[Start Stored records]
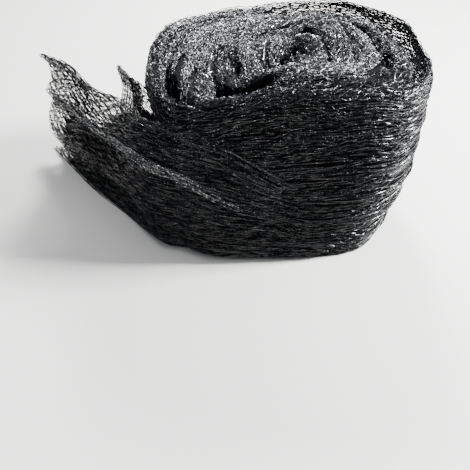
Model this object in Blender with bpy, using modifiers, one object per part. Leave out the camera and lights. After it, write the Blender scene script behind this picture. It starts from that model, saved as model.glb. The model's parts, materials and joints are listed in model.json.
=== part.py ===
"""Bird netting: a gathered band of knitted net, wound into a loose roll that stands on its
end. The open end of the band leaves the roll at the front left and stands on its edge.

The origin is on the ground under the roll. +Z is up, -Y is the front, and the open end
reaches towards -X. All lengths are in metres and all angles in degrees.
"""
import math

import bmesh
import bpy
from mathutils import Vector

# Driving dimensions of the roll
ROLL_CENTRE = Vector((0.016, -0.015))
EYE_CENTRE = Vector((0.018, -0.022))
EYE_DEPTH = 0.040
SEAM_ANGLE = 222.0
TURNS = 5
STEPS = 72

# Outline of the roll: where the wall stands on the ground, where it bellies out, where its
# rim is, and how high
OUTLINE_COLUMNS = ("angle", "base_radius", "belly_radius", "rim_radius", "height")
OUTLINE = (
    (0, 0.120, 0.146, 0.142, 0.203),
    (25, 0.118, 0.144, 0.146, 0.206),
    (45, 0.118, 0.142, 0.146, 0.207),
    (65, 0.116, 0.136, 0.140, 0.205),
    (90, 0.112, 0.128, 0.131, 0.201),
    (115, 0.112, 0.124, 0.128, 0.198),
    (140, 0.114, 0.130, 0.136, 0.196),
    (160, 0.118, 0.136, 0.144, 0.195),
    (180, 0.122, 0.138, 0.146, 0.193),
    (200, 0.130, 0.148, 0.156, 0.188),
    (213, 0.140, 0.156, 0.163, 0.184),
    (224, 0.149, 0.160, 0.164, 0.182),
    (237, 0.137, 0.142, 0.144, 0.189),
    (252, 0.125, 0.127, 0.127, 0.196),
    (270, 0.119, 0.122, 0.118, 0.201),
    (290, 0.127, 0.130, 0.126, 0.203),
    (307, 0.139, 0.143, 0.140, 0.202),
    (322, 0.136, 0.150, 0.149, 0.200),
    (340, 0.127, 0.151, 0.148, 0.200),
)
BELLY_SHARE = 0.60

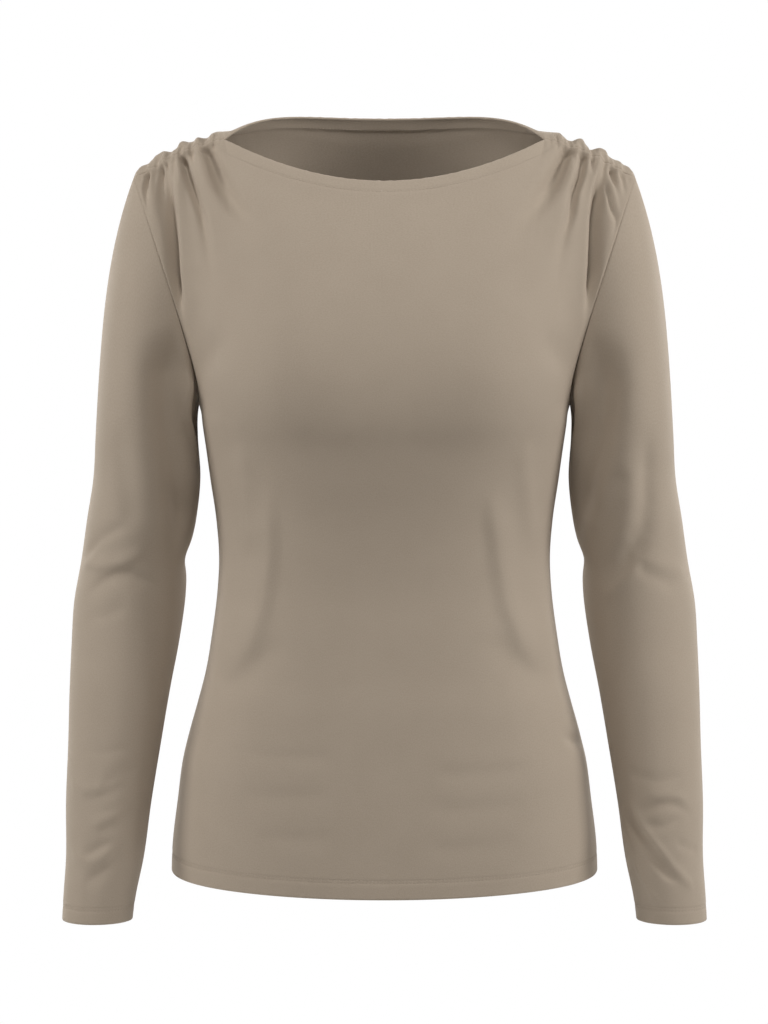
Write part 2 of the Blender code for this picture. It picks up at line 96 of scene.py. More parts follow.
# The cloth leaves its top edge in a direction of its own at the centre, the neck corner and the sleeve end,
# given as how far inwards, along Y and up. It arrives at the underarm from the side by end_side.
Neckline = namedtuple("Neckline", "y bow_y rise bow_z dip")
Leaving = namedtuple("Leaving", "inward y z")
Body = namedtuple("Body", "name forward neck leaving end_side hem_z swell")
FRONT = Body(
    name="front",
    forward=-1,
    neck=Neckline(-66.0, 2.2, -37.0, 2.0, 0.0),
    leaving=[Leaving(0, -80, -150), Leaving(8, -118, -110), Leaving(34, -135, -95)],
    end_side=225.0,
    hem_z=-592.0,
    swell=9.0,
)
BACK = Body(
    name="back",
    forward=1,
    neck=Neckline(64.0, 2.4, 25.0, 5.2, 1.8),
    leaving=[Leaving(0, 70, -105), Leaving(0, 145, 150), Leaving(24, 160, 178)],
    end_side=232.0,
    hem_z=-584.0,
    swell=0.0,
)
END_DOWN, END_DOWN_ARMHOLE = 190.0, 70.0
END_OUT_ARMHOLE = 34.0
ARMHOLE_POWER = 4  # how closely those at the armhole keep to it

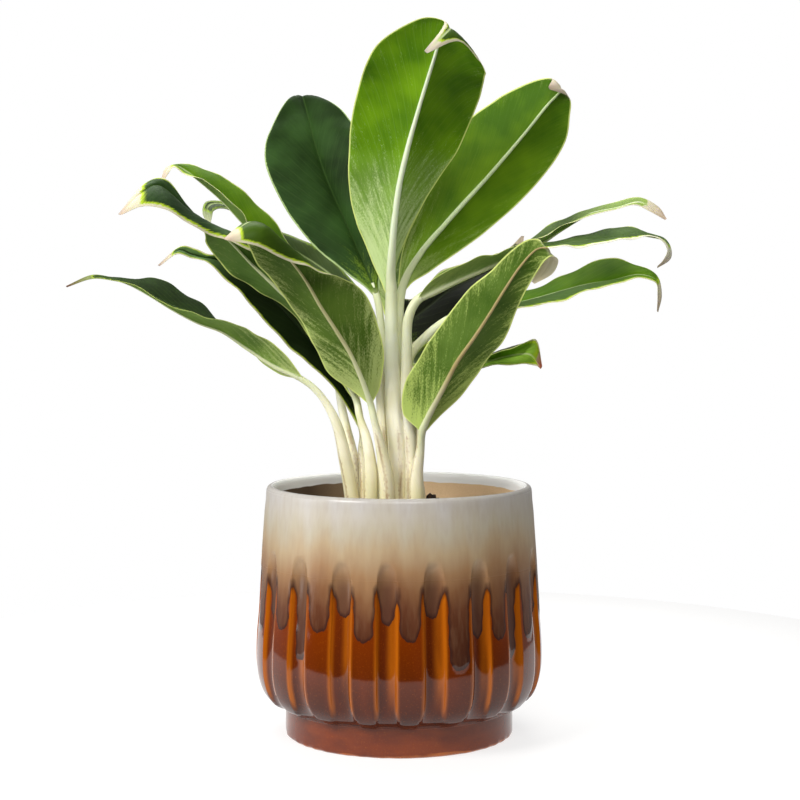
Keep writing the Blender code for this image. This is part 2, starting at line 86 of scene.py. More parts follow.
def smooth(low, high, values):
    # 0 below low, 1 above high, and an S between them
    t = np.clip((values - low) / (high - low), 0, 1)
    return t * t * (3 - 2 * t)


def through(points, steps):
    # a smooth curve through the points: each span is a cubic whose end slopes are half the way between the neighbours
    given = np.array(points, float)
    padded = np.vstack([2 * given[0] - given[1], given, 2 * given[-1] - given[-2]])
    spans = len(given) - 1
    place = np.linspace(0, spans, spans * steps + 1)
    span = np.minimum(place.astype(int), spans - 1)
    t = (place - span)[:, None]
    before, start, end, after = (padded[span + k] for k in range(4))
    return (start * (2 * t**3 - 3 * t**2 + 1) + (end - before) / 2 * (t**3 - 2 * t**2 + t)
            + end * (3 * t**2 - 2 * t**3) + (after - start) / 2 * (t**3 - t**2))


def patches(x, y, size, seed):
    # smooth random hills, 0 to 1, about one size across: a lattice of random heights, blended between its points
    heights = np.random.default_rng(seed).random((64, 64))
    u, v = np.asarray(x) / size + 1000, np.asarray(y) / size + 1000
    i, j = np.floor(u).astype(int), np.floor(v).astype(int)
    a, b = smooth(0, 1, u - i), smooth(0, 1, v - j)
    corner = [[heights[(i + p) % 64, (j + q) % 64] for q in (0, 1)] for p in (0, 1)]
    return ((corner[0][0] * (1 - a) + corner[1][0] * a) * (1 - b)
            + (corner[0][1] * (1 - a) + corner[1][1] * a) * b)


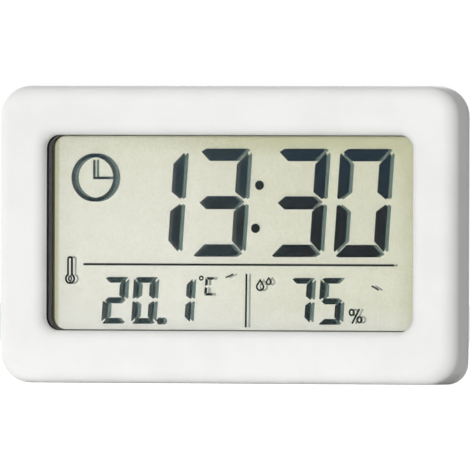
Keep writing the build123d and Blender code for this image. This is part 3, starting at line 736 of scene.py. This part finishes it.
[End Stored records]
Task instructions: Only the lines from the one that contains "Keep writing the Blender" to the end of the data should be output, exactly as they appear.

Task response:
Keep writing the Blender code for this image. This is part 2, starting at line 86 of scene.py. More parts follow.
def smooth(low, high, values):
    # 0 below low, 1 above high, and an S between them
    t = np.clip((values - low) / (high - low), 0, 1)
    return t * t * (3 - 2 * t)


def through(points, steps):
    # a smooth curve through the points: each span is a cubic whose end slopes are half the way between the neighbours
    given = np.array(points, float)
    padded = np.vstack([2 * given[0] - given[1], given, 2 * given[-1] - given[-2]])
    spans = len(given) - 1
    place = np.linspace(0, spans, spans * steps + 1)
    span = np.minimum(place.astype(int), spans - 1)
    t = (place - span)[:, None]
    before, start, end, after = (padded[span + k] for k in range(4))
    return (start * (2 * t**3 - 3 * t**2 + 1) + (end - before) / 2 * (t**3 - 2 * t**2 + t)
            + end * (3 * t**2 - 2 * t**3) + (after - start) / 2 * (t**3 - t**2))


def patches(x, y, size, seed):
    # smooth random hills, 0 to 1, about one size across: a lattice of random heights, blended between its points
    heights = np.random.default_rng(seed).random((64, 64))
    u, v = np.asarray(x) / size + 1000, np.asarray(y) / size + 1000
    i, j = np.floor(u).astype(int), np.floor(v).astype(int)
    a, b = smooth(0, 1, u - i), smooth(0, 1, v - j)
    corner = [[heights[(i + p) % 64, (j + q) % 64] for q in (0, 1)] for p in (0, 1)]
    return ((corner[0][0] * (1 - a) + corner[1][0] * a) * (1 - b)
            + (corner[0][1] * (1 - a) + corner[1][1] * a) * b)


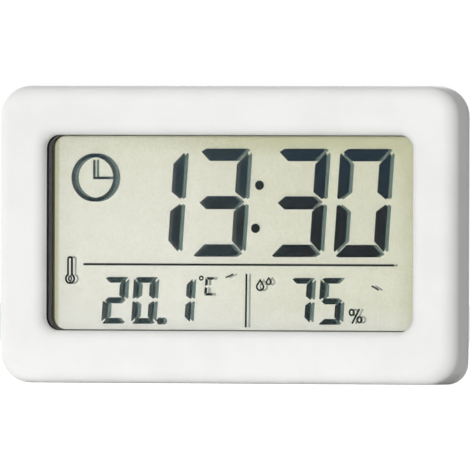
Keep writing the build123d and Blender code for this image. This is part 3, starting at line 736 of scene.py. This part finishes it.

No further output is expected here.